29. Paul O'Flinn, "Production and Reproduction: The Case of Frankenstein," Literature and History, 9, No. 2 (1983), 199-213. Subsequent citations will appear parenthetically in the text. See also Ronald Paulson, "Gothic Fiction and the French Revolution," ELH, 48, No. 3 (1981), 532-54. Paulson also sees the monster as a representation of revolution, but he locates it in a Gothic tradition that tended to express the "negative, dark side" of the political context. Chris Baldick has mediated deftly among different readings of the monster, including the "monstrosity" of the Gothic novel and of the French Revolution as class uprising. He argues that the "Frankenstein myth" was born out of an "overlapping of literary and political discourses" (p. 17). See Chris Baldick, In Frankenstein's Shadow: Myth, Monstrosity, and Nineteenth-Century Writing (Oxford: Clarendon Press, 1987). See also Martin Tropp, Mary Shelley's Monster (Boston: Houghton Mifflin, 1976), for a treatment of the monster as a symbol of modern technology.

30. Lee Sterrenberg, "Mary Shelley's Monster: Politics and Psyche in Frankenstein," in Levine and Knoepflmacher, pp. 143-71.

31. Sterrenberg, p. 157.

32. Sterrenberg himself admits Shelley's unusual achievement: "The Monster . . . is the victim of Burkean circumstances: he is resurrected from the grave. He is also the victim of circumstances a republican might single out: he is oppressed and misused by the social orders above him. Mary Shelley is able to represent the consequences of these influences subjectively, through the eyes of a victim who is also a rebel. This is a new perspective" (pp. 165-66).

33. Walter Benjamin, "Paris, die Haupstadt des XIX Jahrhunderts," Illuminationen (Frankfurt a. M.: Suhrkamp, 1977), p. 179; "Paris, Capital of the Nineteenth Century," Reflections, ed. Peter Demetz, trans. Edmund Jephcott (New York: Schocken, 1986), p. 156. Intelligenz is broader and richer in meaning than intelligentsia.

34. In the famous sentence from her Introduction, "Many and long were the conversations between Lord Byron and Shelley, to which I was a devout but nearly silent listener" (p. 8).
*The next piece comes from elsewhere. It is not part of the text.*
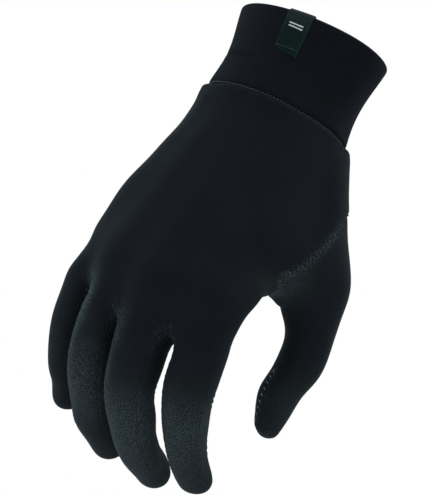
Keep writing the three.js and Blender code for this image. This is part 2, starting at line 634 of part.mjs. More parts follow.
// A half circle over the rim, round the middle of its wall, from the outside to the inside
function overRim(radius, steps) {
  return range(steps + 1).map((i) => {
    const angle = (Math.PI * i) / steps;
    return { depth: RIM_RADIUS - radius * Math.sin(angle), out: -RIM_RADIUS + radius * Math.cos(angle) };
  });
}
function buildCuff() {
  const profile = [
    ...CUFF_ROWS.map((depth) => ({ depth, out: 0 })),
    ...overRim(RIM_RADIUS, ROUND_STEPS),
    ...reversed(CUFF_ROWS).map((depth) => ({ depth, out: -CUFF_WALL })),
  ];
  const places = profile.flatMap(({ depth, out }) =>
    range(CUFF_SIDES).map((i) => cuffPoint(depth, (360 * i) / CUFF_SIDES, out)));
  const quads = [];
  profile.forEach((_, r) => {
    const next = (r + 1) % profile.length;
    range(CUFF_SIDES).forEach((i) => {
      const k = (i + 1) % CUFF_SIDES;
      quads.push([r * CUFF_SIDES + i, r * CUFF_SIDES + k, next * CUFF_SIDES + k, next * CUFF_SIDES + i]);
    });
  });
  return solid("cuff", places, quads, rib);
}
glove.add(buildCuff());

// The label: a folded strip over the rim, laid on the outside and the inside of the cuff
const LABEL = { angle: 9.3, width: 12, outside: 18.3, inside: 9, thickness: 0.7, lift: 0.3 };
const LABEL_COLUMNS = 4;
const LABEL_BEND_STEPS = 6;
const LABEL_ROWS = { outside: [LABEL.outside, 12, 8, 4], inside: [4, LABEL.inside] };
function labelPath(offset) {
  return [
    ...LABEL_ROWS.outside.map((depth) => ({ depth, out: LABEL.lift + offset })),
    ...overRim(RIM_RADIUS + LABEL.lift + offset, LABEL_BEND_STEPS),
    ...LABEL_ROWS.inside.map((depth) => ({ depth, out: -CUFF_WALL - LABEL.lift - offset })),
  ];
}
function buildLabel() {
  const loop = [...labelPath(LABEL.thickness), ...reversed(labelPath(0))];
  const spanDegrees = THREE.MathUtils.radToDeg(LABEL.width / CUFF_SECTIONS[0].halfWidth);
  const places = range(LABEL_COLUMNS + 1).flatMap((c) => {
    const degrees = LABEL.angle + spanDegrees * (c / LABEL_COLUMNS - 0.5);
    return loop.map(({ depth, out }) => cuffPoint(depth, degrees, out));
  });
  const n = loop.length;
  const quads = range(LABEL_COLUMNS).flatMap((c) => range(n).map((i) => {
    const k = (i + 1) % n;
    return [c * n + i, (c + 1) * n + i, (c + 1) * n + k, c * n + k];
  }));
  const last = LABEL_COLUMNS * n;
  for (let i = 0; i + 1 < n / 2; i += 1) {
    quads.push([i, i + 1, n - 2 - i, n - 1 - i]);
    quads.push([i, n - 1 - i, n - 2 - i, i + 1].map((v) => v + last));
  }
  return solid("label", places, quads, woven);
}
glove.add(buildLabel());

export default glove;
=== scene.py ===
# %% [markdown]
# # A knitted thermal glove
#
# The real object is a thin winter glove, cut and sewn from black stretch jersey, with a folded rib-knit
# cuff and a small woven label looped over the cuff's rim. It keeps its worn shape, with the fingers bent a
# little and the thumb off the palm. This notebook dresses the solid model of that glove in cloth: it loads
# the solids as a fixed frame, rebuilds the smooth form that they follow, adds seams, puckers, ribs and
# stitches as real geometry, and gives each kind of cloth a procedural material.

# %% Load the solid model
import heapq
import math
from functools import partial

import bpy
import numpy as np
from mathutils import Matrix, Vector, kdtree


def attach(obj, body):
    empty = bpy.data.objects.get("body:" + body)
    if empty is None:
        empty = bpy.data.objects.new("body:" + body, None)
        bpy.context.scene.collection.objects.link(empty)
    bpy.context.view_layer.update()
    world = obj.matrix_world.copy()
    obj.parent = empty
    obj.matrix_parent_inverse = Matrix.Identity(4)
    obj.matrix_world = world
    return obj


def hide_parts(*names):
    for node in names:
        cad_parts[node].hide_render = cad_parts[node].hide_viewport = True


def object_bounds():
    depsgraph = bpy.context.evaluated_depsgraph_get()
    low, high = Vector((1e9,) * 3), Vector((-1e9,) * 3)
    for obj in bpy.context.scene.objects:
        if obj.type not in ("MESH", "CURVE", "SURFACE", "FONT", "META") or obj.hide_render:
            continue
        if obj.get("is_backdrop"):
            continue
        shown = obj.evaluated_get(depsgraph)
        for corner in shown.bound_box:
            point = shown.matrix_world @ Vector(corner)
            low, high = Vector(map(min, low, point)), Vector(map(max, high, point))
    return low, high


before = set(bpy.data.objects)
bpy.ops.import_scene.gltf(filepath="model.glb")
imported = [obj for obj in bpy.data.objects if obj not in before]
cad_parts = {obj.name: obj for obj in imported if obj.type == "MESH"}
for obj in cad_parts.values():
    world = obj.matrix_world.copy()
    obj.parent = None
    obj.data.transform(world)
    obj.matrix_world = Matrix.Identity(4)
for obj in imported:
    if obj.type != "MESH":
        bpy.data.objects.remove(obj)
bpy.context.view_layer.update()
print("solids:", ", ".join(sorted(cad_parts)))

# %% [markdown]
# ## The form under the cloth
#
# A stretch glove has no form of its own, so what we model is the form that it is worn in. We could sculpt
# it freely, but it is easier to get right as bones: each digit is a bent centreline with a radius, and the
# sizes below are those of the solid model, in millimetres and degrees. Where two bones meet, the line is
# averaged over a short stretch, so the cloth turns round the joint in a soft curve.

# %% Sizes of the hand and the cuff
MM = 0.001
WALL = 1.1
FINGER_GAP = 1.3

CUFF_WALL = 2.4
CUFF_DEPTH = 38.8
RIM_TILT = (3.2, -2.4)
SEAM_TILT = (1.2, -1.8)
CUFF_SECTIONS = {
    "depth": (0.0, 5.0, 13.0, 23.0, 32.0, 38.8),
    "half_width": (35.5, 34.9, 33.0, 32.2, 32.4, 33.6),
    "half_depth": (25.0, 24.5, 23.4, 22.9, 23.3, 24.4),
}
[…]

Compare this with "Poor Polidori had some terrible idea about a skull-headed lady, who was so punished for peeping through a keyhole -- what to see I forget -- something very shocking and wrong of course" (Introduction, p. 7).

35. Charlotte Goodman first pointed out this poignant comparison to me. Anne Mellor has argued that the De Laceys provide a contrast to the Frankensteins' failed family structure; they are "an archetype of the egalitarian, benevolent, and mutually loving nuclear family" (pp. 229-30). See Anne K. Mellor, "The Female in Frankenstein," Romanticism and Feminism, ed. Anne K. Mellor (Bloomington: Indiana University Press, 1988), pp. 220-32. Others have been more exacting, noting that the De Lacey family has no mother and that there is unsettling matter in the colonialist relation to the Turkish Safie. Nevertheless, the convergence of mutual affection, work, singing, and reading makes the De Laceys' hearth resonate with meaning.

36. See Lars Engle: "The Unheimlich lives at the juncture of the will to interpret and the fear of what will be revealed" (p. 113).

37. Engle, p. 114.

38. Engle suggests that "fictive moments of Unheimlichkeit may serve as possible indices of a future in which the familiar will be transformed into the strange and threatening; but also . . . such moments may yield a future in which the new and uncanny may become at last the familiar, the accepted, the heimlich, may generate the as-yet-ungrasped way of living that will make all both utterly different and acceptable" (p. 123).